Third, we test-ran several scenarios of increased sophistication by temporarily changing the global default to HRD. This step revealed residual interoperability corner cases that we addressed on a case-by-case basis. We took this line of work as far as running the entirety of Sculpt/Linux using the new syntax. So we are well on track of publishing an experimental HRD variant of the next official version of Sculpt OS scheduled for October.
Our intermediate findings are:
-
HRD is structurally equivalent to XML and covers all of Genode's use cases. This is quite exactly what we anticipated.
-
Thanks to the hybrid support for both formats, the migration from XML to HRD can in principle be pursued gradually. A migration path has not merely been sketched but it already exists.
-
There are minor incompatibilities between both formats that are better avoided than being addressed. In particular, HRD attribute values are always trimmed, ruling out the interpretation of leading/trailing spaces. As another detail, HRD attribute values cannot contain |, which is used as delimiting character. Both cases can be covered by using HRD's quoted content (lines starting with a colon).
-
In Genode's implementation, HRD requires about 40% less code than XML.
-
The hybrid support of both formats comes at added costs in terms of code complexity and executable binary size. Hence, down the road, we should settle on only one format.
As an invitation for exploring the use of HRD, we have added the initial version of a tool for processing the new format at /tool/hrd. The tool allows for converting XML to HRD and vice versa. It also offers commands for querying and modifying HRD files. Please refer to the tool's built-in --help for usage information.
Block-storage stack renovations
Prompted by questions about the I/O performance in virtual machines running on Genode, we investigated the status quo and started the journey of adapting the block-I/O stack in an attempt to optimize it. The work is accompanied by an in-depth article at Genodians.org.
The current release brings the first set of changes in form of the renovated VFS block plugin and the adjusted partition multiplexer.
VFS block plugin
The plugin itself has a long history as it was first conceived for noux, which itself has long been retired, and showed its age already. Besides the off-and-on maintenance changes, the plugin had not seen many alterations. With this release, we replaced its direct usage of the block connection with the block-job API that simplified the implementation as it handles some corner-cases internally.
As before, the plugin still creates one connection to a block-service provider but requests are now passed asynchronously. Thus, multiple concurrent requests can be in-flight if multiple VFS handles are used and request batching becomes possible.
The size of the I/O buffer, i.e., the shared-memory dataspace between the components, can be configured via the io_buffer attribute, the default value is now 4 MiB. The previously used block_buffer_count was removed and the plugin will issue a warning if it is specified. Requests that are larger than the configured I/O buffer are transparently handled by the job API.

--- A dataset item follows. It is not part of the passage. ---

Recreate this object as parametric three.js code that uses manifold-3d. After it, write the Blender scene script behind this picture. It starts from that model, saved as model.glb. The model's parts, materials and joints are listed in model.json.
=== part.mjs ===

Mediating partition multiplexer
Genode's part_block partition multiplexer makes each partition on a block device available as a separate block session. It uses one connection to a block provider, usually the block-device driver, to access the block storage. Concurrent requests from different block-client sessions are scheduled onto this connection where each client session accesses a virtual block device that covers the whole partition. Until now, the translation from virtual to physical block numbers was performed by the part-block component. This mode of operation was a trade-off. On the one hand, the design naturally enforced the isolation between clients accessing different partitions. On the other hand, between the multiplexer and its clients, data had to be copied by the CPU. The induced CPU load ultimately depended on the I/O patterns and number of clients. Those cycles, however, could also be used to perform other duties.
With this in mind, we decided to explore the opportunity of taking the part-block component off the I/O path. It would be still responsible for parsing the partition-table and make different block sessions available, but it should no longer play an active role in transferring data. Consequently, a good share of the I/O logic was moved from part_block into the block providers.
To realize this idea, we structured the effort into the following steps as this line of work involved changes to the block session as well as the block providers:
-
Constrain the view of the block session to a portion of a block device directly at the connection level. The view forms a virtual block device.
-
Add means to handle multiple clients at the block provider (some providers might allow for handling multiple clients separately while others require help in dealing with them).
-
Alter the part-block component such that it solely deals with parsing the partition table and mediates access to a given partition by merely parametrizing the block-session creation at the block provider.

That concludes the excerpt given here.